>> BEGIN Dataset content

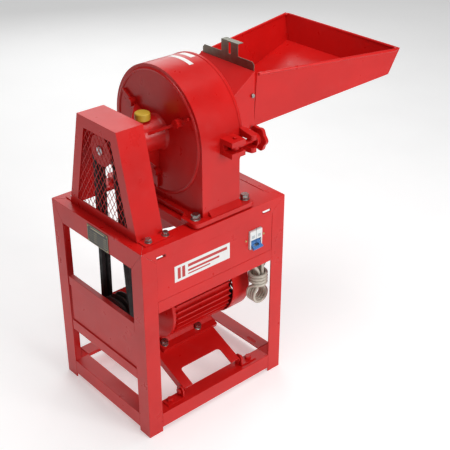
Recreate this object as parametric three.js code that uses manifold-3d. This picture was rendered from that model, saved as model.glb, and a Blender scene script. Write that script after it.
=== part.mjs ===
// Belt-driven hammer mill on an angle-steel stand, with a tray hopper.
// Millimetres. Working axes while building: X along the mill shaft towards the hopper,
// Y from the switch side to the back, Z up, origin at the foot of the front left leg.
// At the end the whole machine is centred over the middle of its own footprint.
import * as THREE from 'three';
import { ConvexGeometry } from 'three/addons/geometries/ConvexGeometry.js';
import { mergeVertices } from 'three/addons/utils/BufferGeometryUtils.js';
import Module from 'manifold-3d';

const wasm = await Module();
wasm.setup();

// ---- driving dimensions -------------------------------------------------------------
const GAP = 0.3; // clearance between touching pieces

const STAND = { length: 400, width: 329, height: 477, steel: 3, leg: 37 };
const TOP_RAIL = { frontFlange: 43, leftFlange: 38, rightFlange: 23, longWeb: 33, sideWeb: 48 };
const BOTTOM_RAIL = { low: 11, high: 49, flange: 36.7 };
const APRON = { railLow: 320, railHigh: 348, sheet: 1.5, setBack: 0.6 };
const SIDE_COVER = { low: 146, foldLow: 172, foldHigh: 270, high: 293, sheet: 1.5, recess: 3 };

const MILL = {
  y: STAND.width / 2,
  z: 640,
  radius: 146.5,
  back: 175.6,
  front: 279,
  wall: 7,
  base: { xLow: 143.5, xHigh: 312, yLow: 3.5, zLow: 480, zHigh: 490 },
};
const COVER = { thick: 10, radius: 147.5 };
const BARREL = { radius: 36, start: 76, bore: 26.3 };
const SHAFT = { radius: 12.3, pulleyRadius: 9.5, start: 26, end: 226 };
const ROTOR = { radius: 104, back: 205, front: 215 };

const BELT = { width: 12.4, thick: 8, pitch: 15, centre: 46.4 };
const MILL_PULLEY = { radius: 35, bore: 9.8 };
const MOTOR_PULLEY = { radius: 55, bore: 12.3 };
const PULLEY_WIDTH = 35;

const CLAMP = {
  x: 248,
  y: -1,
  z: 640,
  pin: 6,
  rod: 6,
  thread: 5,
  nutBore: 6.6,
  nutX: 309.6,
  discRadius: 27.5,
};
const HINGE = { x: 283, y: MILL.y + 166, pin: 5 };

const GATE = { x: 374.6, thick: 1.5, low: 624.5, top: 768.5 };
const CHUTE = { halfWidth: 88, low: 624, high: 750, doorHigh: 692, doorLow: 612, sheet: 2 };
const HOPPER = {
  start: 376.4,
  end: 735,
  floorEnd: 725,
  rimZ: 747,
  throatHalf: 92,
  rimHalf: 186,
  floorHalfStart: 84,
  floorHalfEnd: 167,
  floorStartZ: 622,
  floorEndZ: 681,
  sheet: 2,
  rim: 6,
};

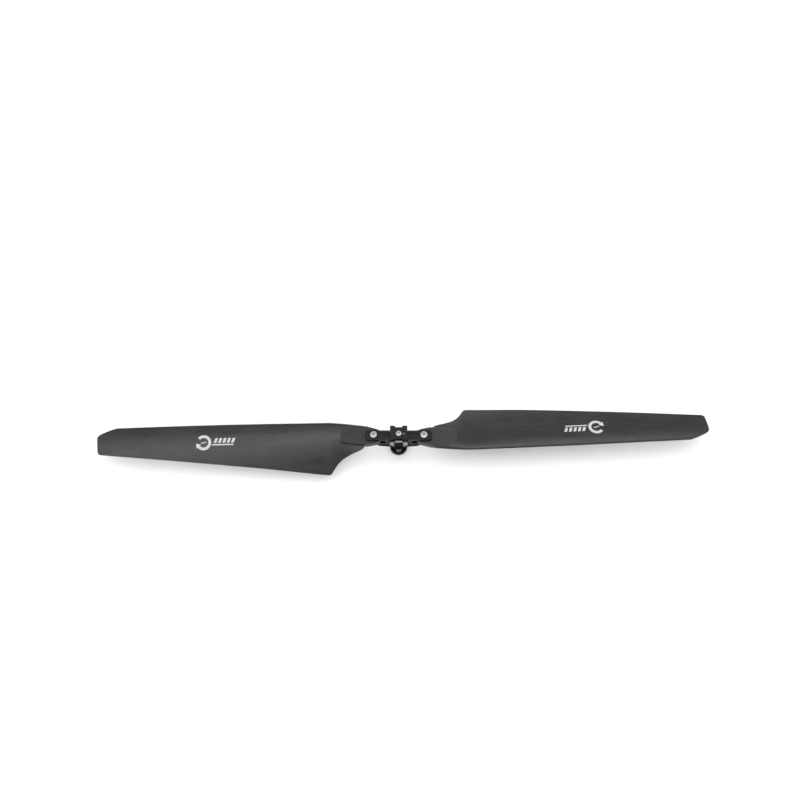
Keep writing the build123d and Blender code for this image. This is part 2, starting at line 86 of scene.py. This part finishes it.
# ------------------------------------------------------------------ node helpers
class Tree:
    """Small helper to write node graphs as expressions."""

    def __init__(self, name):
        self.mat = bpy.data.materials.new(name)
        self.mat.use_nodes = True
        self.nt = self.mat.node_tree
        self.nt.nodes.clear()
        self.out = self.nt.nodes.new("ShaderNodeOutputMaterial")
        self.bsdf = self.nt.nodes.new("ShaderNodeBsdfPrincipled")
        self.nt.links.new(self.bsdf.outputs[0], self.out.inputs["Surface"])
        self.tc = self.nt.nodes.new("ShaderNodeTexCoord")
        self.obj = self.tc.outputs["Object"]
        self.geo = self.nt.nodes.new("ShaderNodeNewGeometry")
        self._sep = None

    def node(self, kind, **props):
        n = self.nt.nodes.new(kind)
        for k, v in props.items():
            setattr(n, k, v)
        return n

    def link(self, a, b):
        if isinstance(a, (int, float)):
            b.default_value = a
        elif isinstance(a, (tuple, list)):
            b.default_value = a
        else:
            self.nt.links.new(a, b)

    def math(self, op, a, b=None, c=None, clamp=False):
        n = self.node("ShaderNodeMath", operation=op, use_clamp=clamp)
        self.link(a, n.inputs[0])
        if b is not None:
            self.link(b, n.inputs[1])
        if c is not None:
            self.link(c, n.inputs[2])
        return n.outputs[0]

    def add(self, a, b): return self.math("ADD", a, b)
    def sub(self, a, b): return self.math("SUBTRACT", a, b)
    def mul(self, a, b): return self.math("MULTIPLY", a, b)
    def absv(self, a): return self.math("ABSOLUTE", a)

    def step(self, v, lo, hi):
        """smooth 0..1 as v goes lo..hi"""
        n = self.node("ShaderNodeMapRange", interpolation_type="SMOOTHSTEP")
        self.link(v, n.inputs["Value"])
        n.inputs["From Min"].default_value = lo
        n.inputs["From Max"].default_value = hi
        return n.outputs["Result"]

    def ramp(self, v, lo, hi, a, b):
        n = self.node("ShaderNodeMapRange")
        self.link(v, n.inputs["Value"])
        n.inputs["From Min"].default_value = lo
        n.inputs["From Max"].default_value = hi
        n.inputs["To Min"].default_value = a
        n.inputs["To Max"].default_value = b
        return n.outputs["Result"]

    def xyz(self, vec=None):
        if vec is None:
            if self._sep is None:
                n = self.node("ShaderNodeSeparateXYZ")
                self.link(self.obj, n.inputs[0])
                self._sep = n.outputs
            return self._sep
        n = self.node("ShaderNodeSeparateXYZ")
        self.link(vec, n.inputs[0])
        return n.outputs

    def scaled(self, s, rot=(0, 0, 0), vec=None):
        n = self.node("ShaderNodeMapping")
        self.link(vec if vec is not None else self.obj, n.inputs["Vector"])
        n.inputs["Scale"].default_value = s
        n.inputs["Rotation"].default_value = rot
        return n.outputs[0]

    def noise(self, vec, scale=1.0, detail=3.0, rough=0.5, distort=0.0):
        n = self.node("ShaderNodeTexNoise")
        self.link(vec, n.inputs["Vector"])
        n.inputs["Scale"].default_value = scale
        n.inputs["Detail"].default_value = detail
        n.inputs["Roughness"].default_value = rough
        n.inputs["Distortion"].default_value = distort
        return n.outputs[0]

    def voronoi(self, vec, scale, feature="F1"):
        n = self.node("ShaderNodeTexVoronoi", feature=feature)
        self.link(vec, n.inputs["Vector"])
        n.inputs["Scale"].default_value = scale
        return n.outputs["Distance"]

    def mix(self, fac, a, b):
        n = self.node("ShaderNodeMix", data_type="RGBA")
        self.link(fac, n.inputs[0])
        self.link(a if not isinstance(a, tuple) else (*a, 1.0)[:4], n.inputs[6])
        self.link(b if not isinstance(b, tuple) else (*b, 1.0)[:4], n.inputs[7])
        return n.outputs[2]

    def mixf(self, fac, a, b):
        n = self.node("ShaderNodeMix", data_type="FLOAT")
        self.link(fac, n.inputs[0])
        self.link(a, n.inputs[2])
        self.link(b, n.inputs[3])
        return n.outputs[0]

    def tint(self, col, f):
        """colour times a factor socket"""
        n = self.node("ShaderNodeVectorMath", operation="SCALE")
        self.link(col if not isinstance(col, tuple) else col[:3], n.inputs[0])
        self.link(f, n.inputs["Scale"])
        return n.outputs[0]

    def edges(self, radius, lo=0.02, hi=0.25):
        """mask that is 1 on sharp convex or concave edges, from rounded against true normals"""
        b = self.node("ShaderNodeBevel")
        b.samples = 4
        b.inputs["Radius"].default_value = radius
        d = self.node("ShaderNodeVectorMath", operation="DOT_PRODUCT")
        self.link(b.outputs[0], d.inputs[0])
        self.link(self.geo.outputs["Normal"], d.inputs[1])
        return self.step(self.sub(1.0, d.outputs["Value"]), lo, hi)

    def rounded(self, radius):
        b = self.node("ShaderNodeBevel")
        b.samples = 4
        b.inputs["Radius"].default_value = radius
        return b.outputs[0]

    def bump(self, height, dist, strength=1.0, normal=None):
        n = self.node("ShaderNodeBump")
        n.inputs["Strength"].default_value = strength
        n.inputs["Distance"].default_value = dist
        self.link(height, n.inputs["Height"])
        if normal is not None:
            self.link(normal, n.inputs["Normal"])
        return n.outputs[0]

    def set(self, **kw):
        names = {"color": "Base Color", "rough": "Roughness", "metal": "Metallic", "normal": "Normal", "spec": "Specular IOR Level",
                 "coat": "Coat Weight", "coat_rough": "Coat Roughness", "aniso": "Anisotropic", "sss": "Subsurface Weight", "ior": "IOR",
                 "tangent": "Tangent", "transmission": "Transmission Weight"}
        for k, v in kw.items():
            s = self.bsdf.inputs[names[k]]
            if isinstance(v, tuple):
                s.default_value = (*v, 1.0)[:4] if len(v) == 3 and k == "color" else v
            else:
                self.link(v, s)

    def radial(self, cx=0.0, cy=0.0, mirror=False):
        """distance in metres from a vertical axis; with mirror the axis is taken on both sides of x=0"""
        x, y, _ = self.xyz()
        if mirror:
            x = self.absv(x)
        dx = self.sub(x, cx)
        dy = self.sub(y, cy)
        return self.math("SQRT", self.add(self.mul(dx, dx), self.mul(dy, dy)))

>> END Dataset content

## [What is asked]
Look above for the line that contains "Keep writing the". Starting there, transcribe every line exactly until you have copied the line that contains "self.nt.links.new(a, b)".

## [Answer in full]
Keep writing the build123d and Blender code for this image. This is part 2, starting at line 86 of scene.py. This part finishes it.
# ------------------------------------------------------------------ node helpers
class Tree:
    """Small helper to write node graphs as expressions."""

    def __init__(self, name):
        self.mat = bpy.data.materials.new(name)
        self.mat.use_nodes = True
        self.nt = self.mat.node_tree
        self.nt.nodes.clear()
        self.out = self.nt.nodes.new("ShaderNodeOutputMaterial")
        self.bsdf = self.nt.nodes.new("ShaderNodeBsdfPrincipled")
        self.nt.links.new(self.bsdf.outputs[0], self.out.inputs["Surface"])
        self.tc = self.nt.nodes.new("ShaderNodeTexCoord")
        self.obj = self.tc.outputs["Object"]
        self.geo = self.nt.nodes.new("ShaderNodeNewGeometry")
        self._sep = None

    def node(self, kind, **props):
        n = self.nt.nodes.new(kind)
        for k, v in props.items():
            setattr(n, k, v)
        return n

    def link(self, a, b):
        if isinstance(a, (int, float)):
            b.default_value = a
        elif isinstance(a, (tuple, list)):
            b.default_value = a
        else:
            self.nt.links.new(a, b)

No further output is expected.